▶ Problem description
Every entry must be copied word for word.

━━━━━ Available data ━━━━━

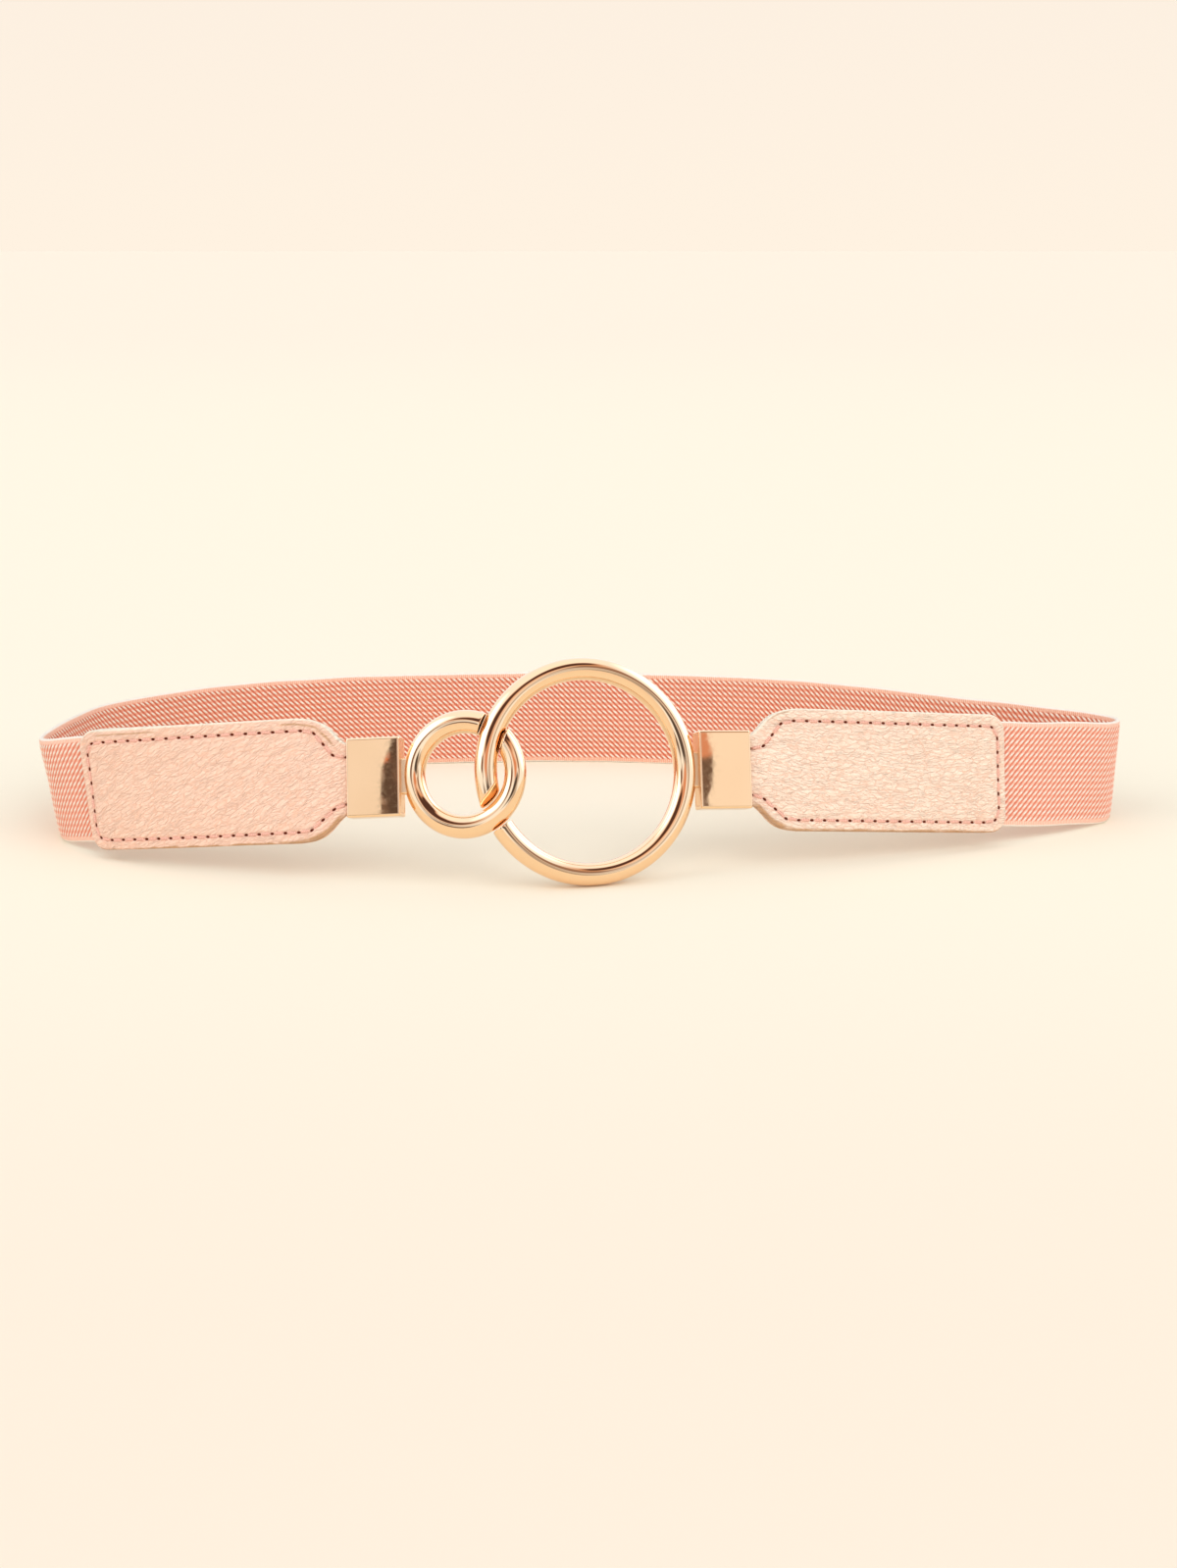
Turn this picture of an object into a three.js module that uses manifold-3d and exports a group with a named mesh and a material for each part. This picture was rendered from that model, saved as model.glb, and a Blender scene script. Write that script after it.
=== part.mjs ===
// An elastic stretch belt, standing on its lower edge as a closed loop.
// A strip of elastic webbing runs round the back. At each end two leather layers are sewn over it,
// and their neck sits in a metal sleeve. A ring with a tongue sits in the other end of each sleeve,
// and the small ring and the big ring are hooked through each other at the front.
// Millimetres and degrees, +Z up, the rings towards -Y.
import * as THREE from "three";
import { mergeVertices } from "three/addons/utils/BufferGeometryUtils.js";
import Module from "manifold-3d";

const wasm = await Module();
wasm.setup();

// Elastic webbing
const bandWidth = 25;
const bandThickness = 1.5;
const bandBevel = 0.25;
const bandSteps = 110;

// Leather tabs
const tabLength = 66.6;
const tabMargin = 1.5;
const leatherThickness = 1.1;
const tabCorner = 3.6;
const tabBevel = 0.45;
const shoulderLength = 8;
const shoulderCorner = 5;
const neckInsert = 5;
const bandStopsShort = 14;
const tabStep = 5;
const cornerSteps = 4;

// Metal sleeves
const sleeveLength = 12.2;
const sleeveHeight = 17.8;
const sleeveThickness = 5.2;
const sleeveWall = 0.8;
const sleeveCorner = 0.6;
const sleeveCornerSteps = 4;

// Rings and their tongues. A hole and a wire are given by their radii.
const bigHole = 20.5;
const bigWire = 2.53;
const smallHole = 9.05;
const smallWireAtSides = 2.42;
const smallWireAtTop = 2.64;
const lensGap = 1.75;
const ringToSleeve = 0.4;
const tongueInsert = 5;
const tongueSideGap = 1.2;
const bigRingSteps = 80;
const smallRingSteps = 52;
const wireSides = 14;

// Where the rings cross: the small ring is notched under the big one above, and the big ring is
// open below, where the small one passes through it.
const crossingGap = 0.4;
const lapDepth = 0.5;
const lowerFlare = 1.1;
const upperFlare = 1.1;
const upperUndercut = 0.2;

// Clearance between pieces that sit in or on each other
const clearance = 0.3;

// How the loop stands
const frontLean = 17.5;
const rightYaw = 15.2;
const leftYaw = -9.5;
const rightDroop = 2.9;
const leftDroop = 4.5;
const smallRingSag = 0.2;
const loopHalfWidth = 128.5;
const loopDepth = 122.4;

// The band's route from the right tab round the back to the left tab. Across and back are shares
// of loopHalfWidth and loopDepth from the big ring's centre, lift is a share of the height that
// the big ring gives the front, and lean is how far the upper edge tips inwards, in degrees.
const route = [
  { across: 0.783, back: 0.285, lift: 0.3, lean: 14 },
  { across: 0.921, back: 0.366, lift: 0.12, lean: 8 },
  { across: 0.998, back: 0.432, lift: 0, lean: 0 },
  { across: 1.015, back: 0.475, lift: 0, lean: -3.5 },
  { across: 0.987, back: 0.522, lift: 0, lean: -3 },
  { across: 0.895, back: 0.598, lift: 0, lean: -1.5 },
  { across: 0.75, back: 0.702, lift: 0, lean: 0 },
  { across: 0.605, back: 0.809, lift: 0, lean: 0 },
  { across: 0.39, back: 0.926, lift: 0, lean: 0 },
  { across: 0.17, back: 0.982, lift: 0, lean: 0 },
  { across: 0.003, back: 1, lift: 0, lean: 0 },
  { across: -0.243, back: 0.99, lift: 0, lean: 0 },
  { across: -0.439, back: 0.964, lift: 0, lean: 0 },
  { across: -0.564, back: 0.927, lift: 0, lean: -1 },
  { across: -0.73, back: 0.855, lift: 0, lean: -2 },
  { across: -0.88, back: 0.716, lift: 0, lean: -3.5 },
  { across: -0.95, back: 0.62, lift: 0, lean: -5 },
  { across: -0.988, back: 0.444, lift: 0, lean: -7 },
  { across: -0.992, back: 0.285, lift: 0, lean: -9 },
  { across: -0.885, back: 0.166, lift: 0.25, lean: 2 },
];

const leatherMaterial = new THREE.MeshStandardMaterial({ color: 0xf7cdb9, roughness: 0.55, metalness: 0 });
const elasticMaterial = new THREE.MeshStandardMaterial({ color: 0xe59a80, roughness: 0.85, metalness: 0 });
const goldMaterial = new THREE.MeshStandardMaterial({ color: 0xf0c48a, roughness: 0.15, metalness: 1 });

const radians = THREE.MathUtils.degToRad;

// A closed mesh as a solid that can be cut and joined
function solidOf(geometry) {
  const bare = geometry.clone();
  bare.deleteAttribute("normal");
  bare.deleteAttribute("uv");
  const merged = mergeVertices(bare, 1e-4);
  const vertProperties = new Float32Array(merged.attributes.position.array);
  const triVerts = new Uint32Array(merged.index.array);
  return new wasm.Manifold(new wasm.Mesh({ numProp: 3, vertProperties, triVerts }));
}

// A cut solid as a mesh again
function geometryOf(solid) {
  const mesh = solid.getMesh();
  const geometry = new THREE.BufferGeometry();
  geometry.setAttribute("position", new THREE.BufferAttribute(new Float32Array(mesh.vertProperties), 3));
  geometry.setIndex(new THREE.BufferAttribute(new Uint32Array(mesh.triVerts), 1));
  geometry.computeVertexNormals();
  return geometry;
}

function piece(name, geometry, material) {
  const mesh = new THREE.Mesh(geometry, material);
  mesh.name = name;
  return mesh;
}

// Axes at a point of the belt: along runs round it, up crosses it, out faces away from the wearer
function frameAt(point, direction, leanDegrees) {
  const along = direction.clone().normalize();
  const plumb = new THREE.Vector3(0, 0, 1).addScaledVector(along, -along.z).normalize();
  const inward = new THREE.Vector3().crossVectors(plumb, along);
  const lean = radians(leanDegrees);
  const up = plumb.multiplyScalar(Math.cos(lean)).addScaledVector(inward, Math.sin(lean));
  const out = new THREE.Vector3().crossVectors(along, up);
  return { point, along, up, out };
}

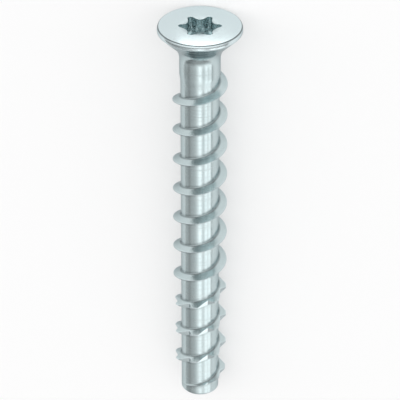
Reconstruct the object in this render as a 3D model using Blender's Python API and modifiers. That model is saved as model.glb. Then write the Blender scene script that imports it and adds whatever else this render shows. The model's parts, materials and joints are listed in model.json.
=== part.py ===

━━━━━

▶ Task output
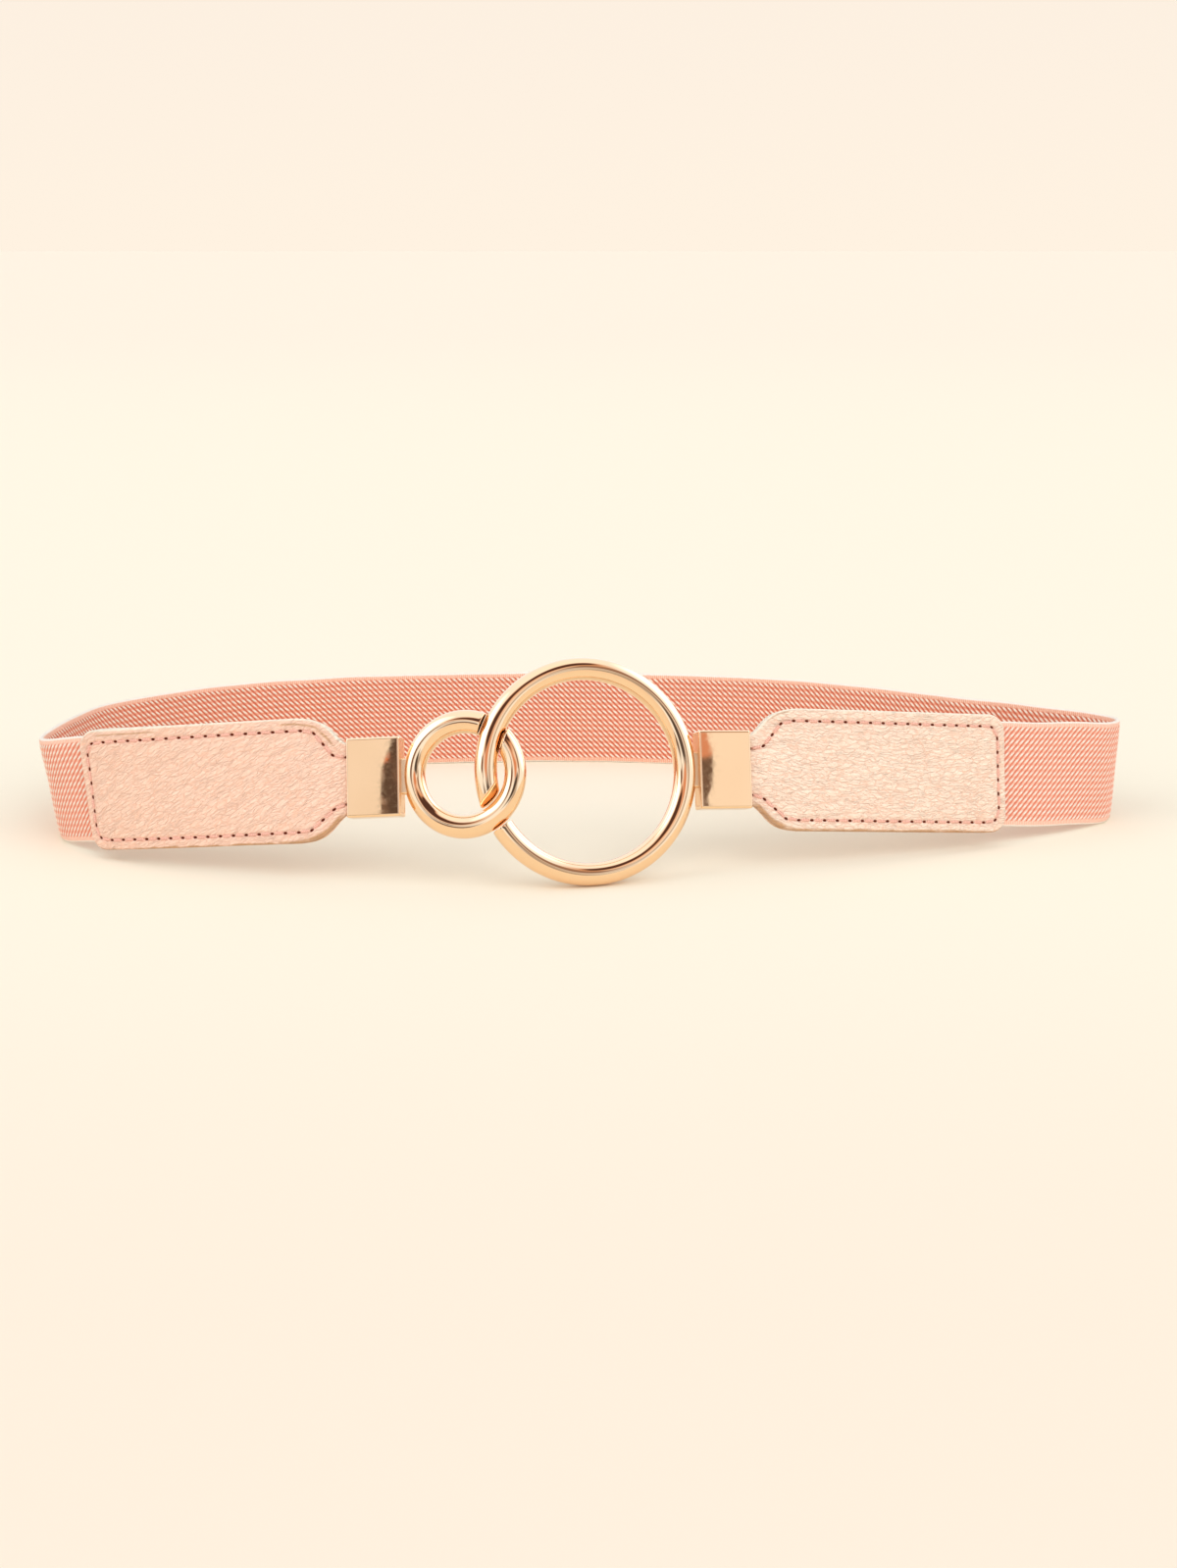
Turn this picture of an object into a three.js module that uses manifold-3d and exports a group with a named mesh and a material for each part. This picture was rendered from that model, saved as model.glb, and a Blender scene script. Write that script after it.
=== part.mjs ===
// An elastic stretch belt, standing on its lower edge as a closed loop.
// A strip of elastic webbing runs round the back. At each end two leather layers are sewn over it,
// and their neck sits in a metal sleeve. A ring with a tongue sits in the other end of each sleeve,
// and the small ring and the big ring are hooked through each other at the front.
// Millimetres and degrees, +Z up, the rings towards -Y.
import * as THREE from "three";
import { mergeVertices } from "three/addons/utils/BufferGeometryUtils.js";
import Module from "manifold-3d";

const wasm = await Module();
wasm.setup();

// Elastic webbing
const bandWidth = 25;
const bandThickness = 1.5;
const bandBevel = 0.25;
const bandSteps = 110;

// Leather tabs
const tabLength = 66.6;
const tabMargin = 1.5;
const leatherThickness = 1.1;
const tabCorner = 3.6;
const tabBevel = 0.45;
const shoulderLength = 8;
const shoulderCorner = 5;
const neckInsert = 5;
const bandStopsShort = 14;
const tabStep = 5;
const cornerSteps = 4;

// Metal sleeves
const sleeveLength = 12.2;
const sleeveHeight = 17.8;
const sleeveThickness = 5.2;
const sleeveWall = 0.8;
const sleeveCorner = 0.6;
const sleeveCornerSteps = 4;

// Rings and their tongues. A hole and a wire are given by their radii.
const bigHole = 20.5;
const bigWire = 2.53;
const smallHole = 9.05;
const smallWireAtSides = 2.42;
const smallWireAtTop = 2.64;
const lensGap = 1.75;
const ringToSleeve = 0.4;
const tongueInsert = 5;
const tongueSideGap = 1.2;
const bigRingSteps = 80;
const smallRingSteps = 52;
const wireSides = 14;

// Where the rings cross: the small ring is notched under the big one above, and the big ring is
// open below, where the small one passes through it.
const crossingGap = 0.4;
const lapDepth = 0.5;
const lowerFlare = 1.1;
const upperFlare = 1.1;
const upperUndercut = 0.2;

// Clearance between pieces that sit in or on each other
const clearance = 0.3;

// How the loop stands
const frontLean = 17.5;
const rightYaw = 15.2;
const leftYaw = -9.5;
const rightDroop = 2.9;
const leftDroop = 4.5;
const smallRingSag = 0.2;
const loopHalfWidth = 128.5;
const loopDepth = 122.4;

// The band's route from the right tab round the back to the left tab. Across and back are shares
// of loopHalfWidth and loopDepth from the big ring's centre, lift is a share of the height that
// the big ring gives the front, and lean is how far the upper edge tips inwards, in degrees.
const route = [
  { across: 0.783, back: 0.285, lift: 0.3, lean: 14 },
  { across: 0.921, back: 0.366, lift: 0.12, lean: 8 },
  { across: 0.998, back: 0.432, lift: 0, lean: 0 },
  { across: 1.015, back: 0.475, lift: 0, lean: -3.5 },
  { across: 0.987, back: 0.522, lift: 0, lean: -3 },
  { across: 0.895, back: 0.598, lift: 0, lean: -1.5 },
  { across: 0.75, back: 0.702, lift: 0, lean: 0 },
  { across: 0.605, back: 0.809, lift: 0, lean: 0 },
  { across: 0.39, back: 0.926, lift: 0, lean: 0 },
  { across: 0.17, back: 0.982, lift: 0, lean: 0 },
  { across: 0.003, back: 1, lift: 0, lean: 0 },
  { across: -0.243, back: 0.99, lift: 0, lean: 0 },
  { across: -0.439, back: 0.964, lift: 0, lean: 0 },
  { across: -0.564, back: 0.927, lift: 0, lean: -1 },
  { across: -0.73, back: 0.855, lift: 0, lean: -2 },
  { across: -0.88, back: 0.716, lift: 0, lean: -3.5 },
  { across: -0.95, back: 0.62, lift: 0, lean: -5 },
  { across: -0.988, back: 0.444, lift: 0, lean: -7 },
  { across: -0.992, back: 0.285, lift: 0, lean: -9 },
  { across: -0.885, back: 0.166, lift: 0.25, lean: 2 },
];

const leatherMaterial = new THREE.MeshStandardMaterial({ color: 0xf7cdb9, roughness: 0.55, metalness: 0 });
const elasticMaterial = new THREE.MeshStandardMaterial({ color: 0xe59a80, roughness: 0.85, metalness: 0 });
const goldMaterial = new THREE.MeshStandardMaterial({ color: 0xf0c48a, roughness: 0.15, metalness: 1 });

const radians = THREE.MathUtils.degToRad;

// A closed mesh as a solid that can be cut and joined
function solidOf(geometry) {
  const bare = geometry.clone();
  bare.deleteAttribute("normal");
  bare.deleteAttribute("uv");
  const merged = mergeVertices(bare, 1e-4);
  const vertProperties = new Float32Array(merged.attributes.position.array);
  const triVerts = new Uint32Array(merged.index.array);
  return new wasm.Manifold(new wasm.Mesh({ numProp: 3, vertProperties, triVerts }));
}

// A cut solid as a mesh again
function geometryOf(solid) {
  const mesh = solid.getMesh();
  const geometry = new THREE.BufferGeometry();
  geometry.setAttribute("position", new THREE.BufferAttribute(new Float32Array(mesh.vertProperties), 3));
  geometry.setIndex(new THREE.BufferAttribute(new Uint32Array(mesh.triVerts), 1));
  geometry.computeVertexNormals();
  return geometry;
}

function piece(name, geometry, material) {
  const mesh = new THREE.Mesh(geometry, material);
  mesh.name = name;
  return mesh;
}

// Axes at a point of the belt: along runs round it, up crosses it, out faces away from the wearer
function frameAt(point, direction, leanDegrees) {
  const along = direction.clone().normalize();
  const plumb = new THREE.Vector3(0, 0, 1).addScaledVector(along, -along.z).normalize();
  const inward = new THREE.Vector3().crossVectors(plumb, along);
  const lean = radians(leanDegrees);
  const up = plumb.multiplyScalar(Math.cos(lean)).addScaledVector(inward, Math.sin(lean));
  const out = new THREE.Vector3().crossVectors(along, up);
  return { point, along, up, out };
}

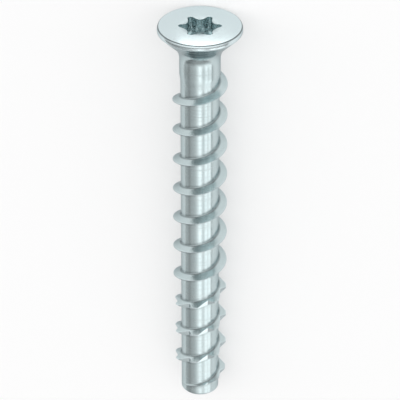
Reconstruct the object in this render as a 3D model using Blender's Python API and modifiers. That model is saved as model.glb. Then write the Blender scene script that imports it and adds whatever else this render shows. The model's parts, materials and joints are listed in model.json.
=== part.py ===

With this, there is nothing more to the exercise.